Whether it is a Jasbaa in which he plays the romantic lead cast with Aishwarya Rai, the unlikely lover to Kangna Ranaut in Divine Lovers, or Sunderkand in which he must romance typically Bollywood glamour girl Tapasee Pannu, (all of which he is reluctant to bring up until they are sealed and signed), it is said you never really arrive in Bollywood till you have played the romantic lead. How does it matter to he who cannot define himself, even by the portfolio of films done in a single year, as a Bollywood or a Hollywood actor? "Oh, but it does. It matters immensely. I became an actor to do love stories. I am obsessed with love stories, if somebody gave me a love story to do at 90, if alive, I would do it," Khan says.

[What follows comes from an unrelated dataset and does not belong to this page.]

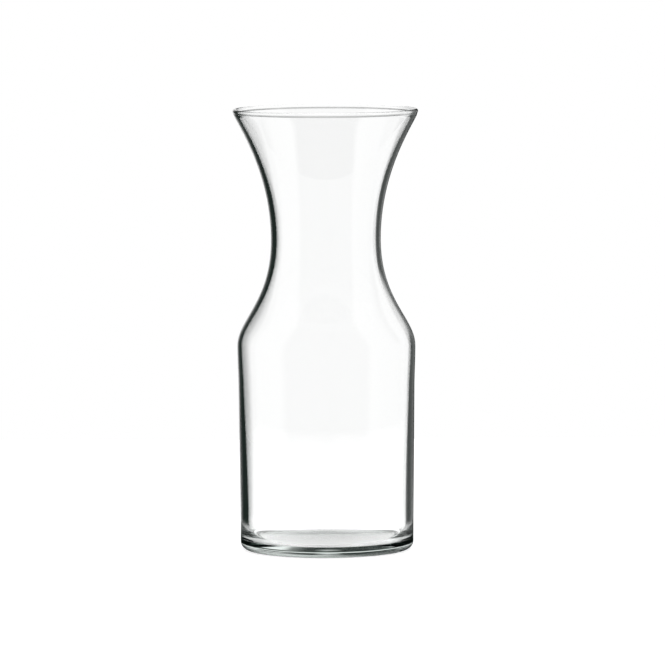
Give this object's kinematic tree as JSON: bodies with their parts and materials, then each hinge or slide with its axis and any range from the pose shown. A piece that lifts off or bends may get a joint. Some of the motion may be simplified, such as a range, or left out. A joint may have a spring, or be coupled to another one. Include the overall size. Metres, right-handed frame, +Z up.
{
  "type": "water carafe",
  "caption": "Clear glass carafe with a straight body, rounded shoulder, waisted neck, wide flared mouth and heavy foot.",
  "frame": {"origin": "centre of the foot, in the plane of the bearing ring that stands on the table", "axes": "+Z up the axis of the carafe, from the foot to the rim; it is round about Z, so X and Y are free"},
  "size_m": [0.107, 0.107, 0.255],
  "materials": {
    "clear_glass": "clear, colourless soda-lime glass, fire polished"
  },
  "bodies": {
    "root": {"carafe_glass": "clear_glass"}
  },
  "joints": []
}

He learnt love from watching Raj Kapoor's films. The way Dilip Kumar used to interact with women. Who do you stand for, as a lover, consumes him? He is an actor unable to bide by definitions. Destiny denied him the role of a lover in his early days. Maybe, he thinks, it has been left for him to redefine who a lover is. Guide, with Dev Anand, is the greatest love story ever told, says Khan. "The filmmaker is discussing the limitations and boundaries of life. Then you are trying to find love to be free. But then you find the ultimate freedom ultimately when you are rejected in life. When conventional love doesn't give you space, then in desperation you find the ultimate freedom."  

The sparrows chirp, the whirr of the fan starts up again, and it doesn't seem as though it is film he is talking of.